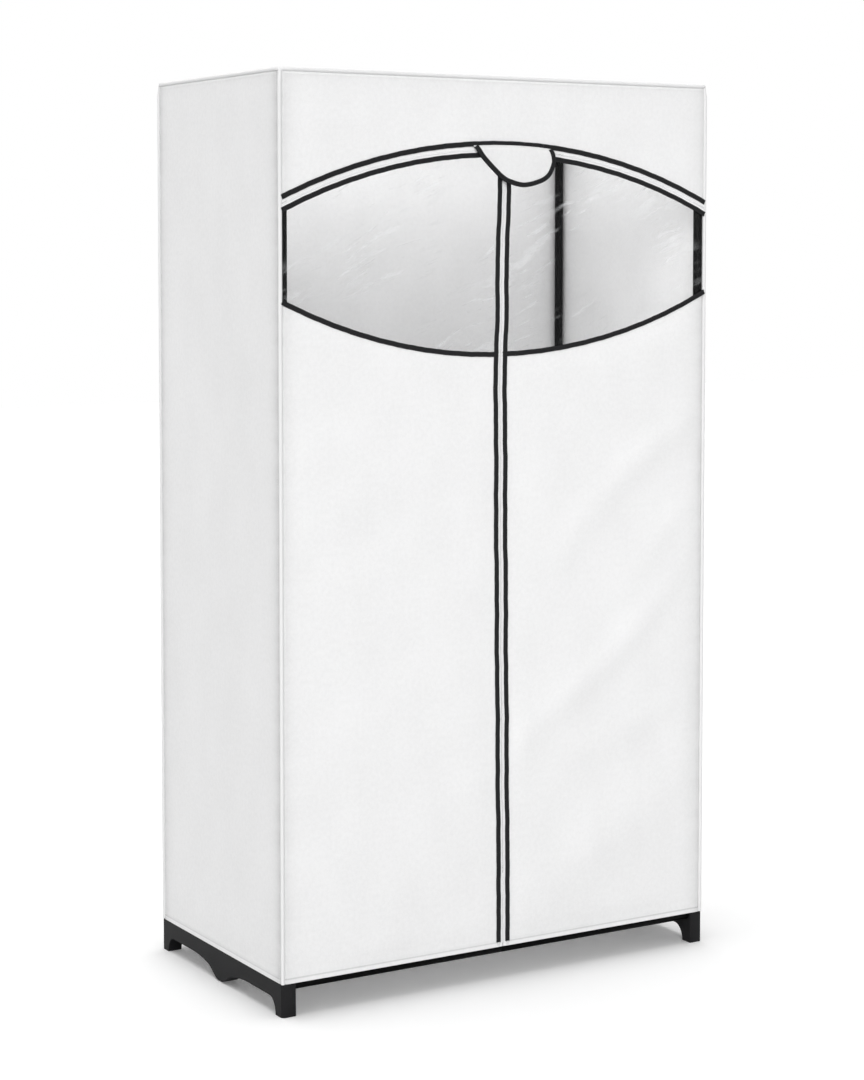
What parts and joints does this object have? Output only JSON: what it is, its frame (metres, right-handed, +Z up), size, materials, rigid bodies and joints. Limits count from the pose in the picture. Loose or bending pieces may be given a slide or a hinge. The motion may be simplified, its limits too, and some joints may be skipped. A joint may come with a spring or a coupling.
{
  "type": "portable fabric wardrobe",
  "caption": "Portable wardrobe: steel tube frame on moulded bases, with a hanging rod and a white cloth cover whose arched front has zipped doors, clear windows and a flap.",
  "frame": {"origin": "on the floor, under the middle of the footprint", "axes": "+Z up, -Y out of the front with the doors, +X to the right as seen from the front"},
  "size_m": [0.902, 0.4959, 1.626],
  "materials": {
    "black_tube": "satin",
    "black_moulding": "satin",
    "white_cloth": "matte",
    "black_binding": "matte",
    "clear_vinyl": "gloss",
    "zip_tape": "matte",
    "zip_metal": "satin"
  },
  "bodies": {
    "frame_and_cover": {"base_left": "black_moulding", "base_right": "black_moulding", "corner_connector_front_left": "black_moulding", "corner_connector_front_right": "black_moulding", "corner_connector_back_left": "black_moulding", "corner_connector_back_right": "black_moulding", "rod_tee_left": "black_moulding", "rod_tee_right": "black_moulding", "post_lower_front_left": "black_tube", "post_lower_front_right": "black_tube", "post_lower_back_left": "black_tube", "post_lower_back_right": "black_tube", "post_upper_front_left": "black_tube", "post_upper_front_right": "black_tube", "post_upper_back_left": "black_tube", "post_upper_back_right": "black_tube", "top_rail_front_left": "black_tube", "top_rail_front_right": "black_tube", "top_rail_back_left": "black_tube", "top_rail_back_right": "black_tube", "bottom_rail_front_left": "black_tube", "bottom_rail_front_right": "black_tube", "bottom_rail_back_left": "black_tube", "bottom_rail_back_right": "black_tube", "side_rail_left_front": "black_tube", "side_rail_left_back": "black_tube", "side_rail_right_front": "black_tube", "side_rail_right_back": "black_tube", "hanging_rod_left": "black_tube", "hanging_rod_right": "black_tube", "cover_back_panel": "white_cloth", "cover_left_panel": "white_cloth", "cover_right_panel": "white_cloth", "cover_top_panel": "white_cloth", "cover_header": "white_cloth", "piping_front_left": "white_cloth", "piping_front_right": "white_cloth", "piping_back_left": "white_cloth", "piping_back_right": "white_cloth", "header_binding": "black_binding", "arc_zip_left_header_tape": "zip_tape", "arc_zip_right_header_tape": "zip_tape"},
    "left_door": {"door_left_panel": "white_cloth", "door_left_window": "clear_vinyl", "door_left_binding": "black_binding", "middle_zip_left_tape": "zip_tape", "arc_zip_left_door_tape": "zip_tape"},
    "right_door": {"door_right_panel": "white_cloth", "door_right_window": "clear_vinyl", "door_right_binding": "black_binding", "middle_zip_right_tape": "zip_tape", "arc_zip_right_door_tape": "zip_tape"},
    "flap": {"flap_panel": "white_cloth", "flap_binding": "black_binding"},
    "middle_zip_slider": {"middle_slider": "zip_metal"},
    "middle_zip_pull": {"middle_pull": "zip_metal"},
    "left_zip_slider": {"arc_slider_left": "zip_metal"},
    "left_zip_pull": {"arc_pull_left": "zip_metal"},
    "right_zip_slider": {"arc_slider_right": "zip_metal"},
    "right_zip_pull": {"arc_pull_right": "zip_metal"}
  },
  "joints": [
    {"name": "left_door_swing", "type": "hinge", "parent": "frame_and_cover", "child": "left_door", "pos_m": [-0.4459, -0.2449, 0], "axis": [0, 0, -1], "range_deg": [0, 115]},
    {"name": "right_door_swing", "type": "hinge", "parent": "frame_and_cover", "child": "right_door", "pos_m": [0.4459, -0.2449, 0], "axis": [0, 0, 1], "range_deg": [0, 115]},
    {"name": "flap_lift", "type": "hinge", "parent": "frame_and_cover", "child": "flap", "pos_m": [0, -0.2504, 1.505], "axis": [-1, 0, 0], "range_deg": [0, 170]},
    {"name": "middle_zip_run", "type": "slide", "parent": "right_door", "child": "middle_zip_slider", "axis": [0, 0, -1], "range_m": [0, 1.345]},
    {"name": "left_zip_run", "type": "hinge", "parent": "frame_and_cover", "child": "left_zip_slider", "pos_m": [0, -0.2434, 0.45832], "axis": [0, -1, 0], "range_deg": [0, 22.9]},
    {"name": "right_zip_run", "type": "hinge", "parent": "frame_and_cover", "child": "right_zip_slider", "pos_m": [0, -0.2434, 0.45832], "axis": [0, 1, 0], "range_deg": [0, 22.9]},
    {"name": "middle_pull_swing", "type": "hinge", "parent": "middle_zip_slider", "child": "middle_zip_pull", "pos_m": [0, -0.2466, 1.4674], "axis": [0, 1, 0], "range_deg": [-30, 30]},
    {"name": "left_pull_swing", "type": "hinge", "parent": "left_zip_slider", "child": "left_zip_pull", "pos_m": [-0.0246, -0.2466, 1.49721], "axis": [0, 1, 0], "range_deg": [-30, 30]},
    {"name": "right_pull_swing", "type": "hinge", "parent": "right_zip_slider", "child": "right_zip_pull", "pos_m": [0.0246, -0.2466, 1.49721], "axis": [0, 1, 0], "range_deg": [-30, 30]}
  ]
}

+ + + + + + +

(Your instructions): All of the data shown above must be copied exactly.

(Solved exercise):
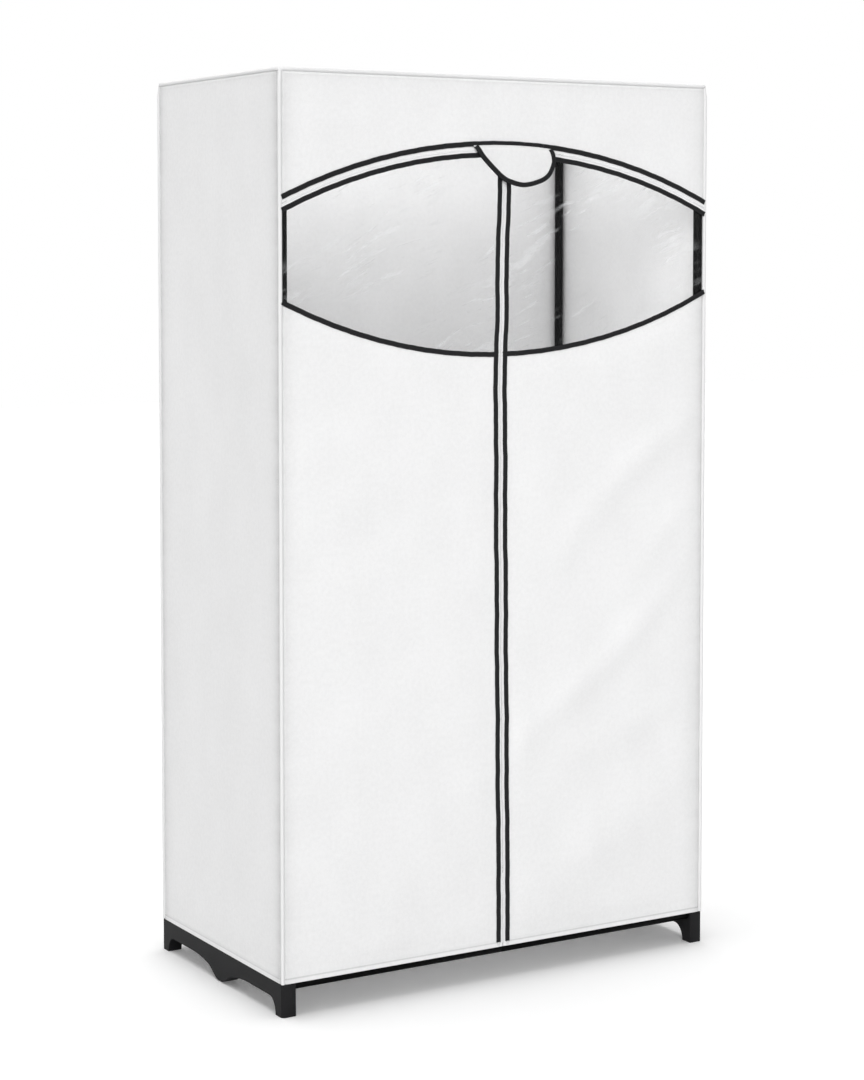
What parts and joints does this object have? Output only JSON: what it is, its frame (metres, right-handed, +Z up), size, materials, rigid bodies and joints. Limits count from the pose in the picture. Loose or bending pieces may be given a slide or a hinge. The motion may be simplified, its limits too, and some joints may be skipped. A joint may come with a spring or a coupling.
{
  "type": "portable fabric wardrobe",
  "caption": "Portable wardrobe: steel tube frame on moulded bases, with a hanging rod and a white cloth cover whose arched front has zipped doors, clear windows and a flap.",
  "frame": {"origin": "on the floor, under the middle of the footprint", "axes": "+Z up, -Y out of the front with the doors, +X to the right as seen from the front"},
  "size_m": [0.902, 0.4959, 1.626],
  "materials": {
    "black_tube": "satin",
    "black_moulding": "satin",
    "white_cloth": "matte",
    "black_binding": "matte",
    "clear_vinyl": "gloss",
    "zip_tape": "matte",
    "zip_metal": "satin"
  },
  "bodies": {
    "frame_and_cover": {"base_left": "black_moulding", "base_right": "black_moulding", "corner_connector_front_left": "black_moulding", "corner_connector_front_right": "black_moulding", "corner_connector_back_left": "black_moulding", "corner_connector_back_right": "black_moulding", "rod_tee_left": "black_moulding", "rod_tee_right": "black_moulding", "post_lower_front_left": "black_tube", "post_lower_front_right": "black_tube", "post_lower_back_left": "black_tube", "post_lower_back_right": "black_tube", "post_upper_front_left": "black_tube", "post_upper_front_right": "black_tube", "post_upper_back_left": "black_tube", "post_upper_back_right": "black_tube", "top_rail_front_left": "black_tube", "top_rail_front_right": "black_tube", "top_rail_back_left": "black_tube", "top_rail_back_right": "black_tube", "bottom_rail_front_left": "black_tube", "bottom_rail_front_right": "black_tube", "bottom_rail_back_left": "black_tube", "bottom_rail_back_right": "black_tube", "side_rail_left_front": "black_tube", "side_rail_left_back": "black_tube", "side_rail_right_front": "black_tube", "side_rail_right_back": "black_tube", "hanging_rod_left": "black_tube", "hanging_rod_right": "black_tube", "cover_back_panel": "white_cloth", "cover_left_panel": "white_cloth", "cover_right_panel": "white_cloth", "cover_top_panel": "white_cloth", "cover_header": "white_cloth", "piping_front_left": "white_cloth", "piping_front_right": "white_cloth", "piping_back_left": "white_cloth", "piping_back_right": "white_cloth", "header_binding": "black_binding", "arc_zip_left_header_tape": "zip_tape", "arc_zip_right_header_tape": "zip_tape"},
    "left_door": {"door_left_panel": "white_cloth", "door_left_window": "clear_vinyl", "door_left_binding": "black_binding", "middle_zip_left_tape": "zip_tape", "arc_zip_left_door_tape": "zip_tape"},
    "right_door": {"door_right_panel": "white_cloth", "door_right_window": "clear_vinyl", "door_right_binding": "black_binding", "middle_zip_right_tape": "zip_tape", "arc_zip_right_door_tape": "zip_tape"},
    "flap": {"flap_panel": "white_cloth", "flap_binding": "black_binding"},
    "middle_zip_slider": {"middle_slider": "zip_metal"},
    "middle_zip_pull": {"middle_pull": "zip_metal"},
    "left_zip_slider": {"arc_slider_left": "zip_metal"},
    "left_zip_pull": {"arc_pull_left": "zip_metal"},
    "right_zip_slider": {"arc_slider_right": "zip_metal"},
    "right_zip_pull": {"arc_pull_right": "zip_metal"}
  },
  "joints": [
    {"name": "left_door_swing", "type": "hinge", "parent": "frame_and_cover", "child": "left_door", "pos_m": [-0.4459, -0.2449, 0], "axis": [0, 0, -1], "range_deg": [0, 115]},
    {"name": "right_door_swing", "type": "hinge", "parent": "frame_and_cover", "child": "right_door", "pos_m": [0.4459, -0.2449, 0], "axis": [0, 0, 1], "range_deg": [0, 115]},
    {"name": "flap_lift", "type": "hinge", "parent": "frame_and_cover", "child": "flap", "pos_m": [0, -0.2504, 1.505], "axis": [-1, 0, 0], "range_deg": [0, 170]},
    {"name": "middle_zip_run", "type": "slide", "parent": "right_door", "child": "middle_zip_slider", "axis": [0, 0, -1], "range_m": [0, 1.345]},
    {"name": "left_zip_run", "type": "hinge", "parent": "frame_and_cover", "child": "left_zip_slider", "pos_m": [0, -0.2434, 0.45832], "axis": [0, -1, 0], "range_deg": [0, 22.9]},
    {"name": "right_zip_run", "type": "hinge", "parent": "frame_and_cover", "child": "right_zip_slider", "pos_m": [0, -0.2434, 0.45832], "axis": [0, 1, 0], "range_deg": [0, 22.9]},
    {"name": "middle_pull_swing", "type": "hinge", "parent": "middle_zip_slider", "child": "middle_zip_pull", "pos_m": [0, -0.2466, 1.4674], "axis": [0, 1, 0], "range_deg": [-30, 30]},
    {"name": "left_pull_swing", "type": "hinge", "parent": "left_zip_slider", "child": "left_zip_pull", "pos_m": [-0.0246, -0.2466, 1.49721], "axis": [0, 1, 0], "range_deg": [-30, 30]},
    {"name": "right_pull_swing", "type": "hinge", "parent": "right_zip_slider", "child": "right_zip_pull", "pos_m": [0.0246, -0.2466, 1.49721], "axis": [0, 1, 0], "range_deg": [-30, 30]}
  ]
}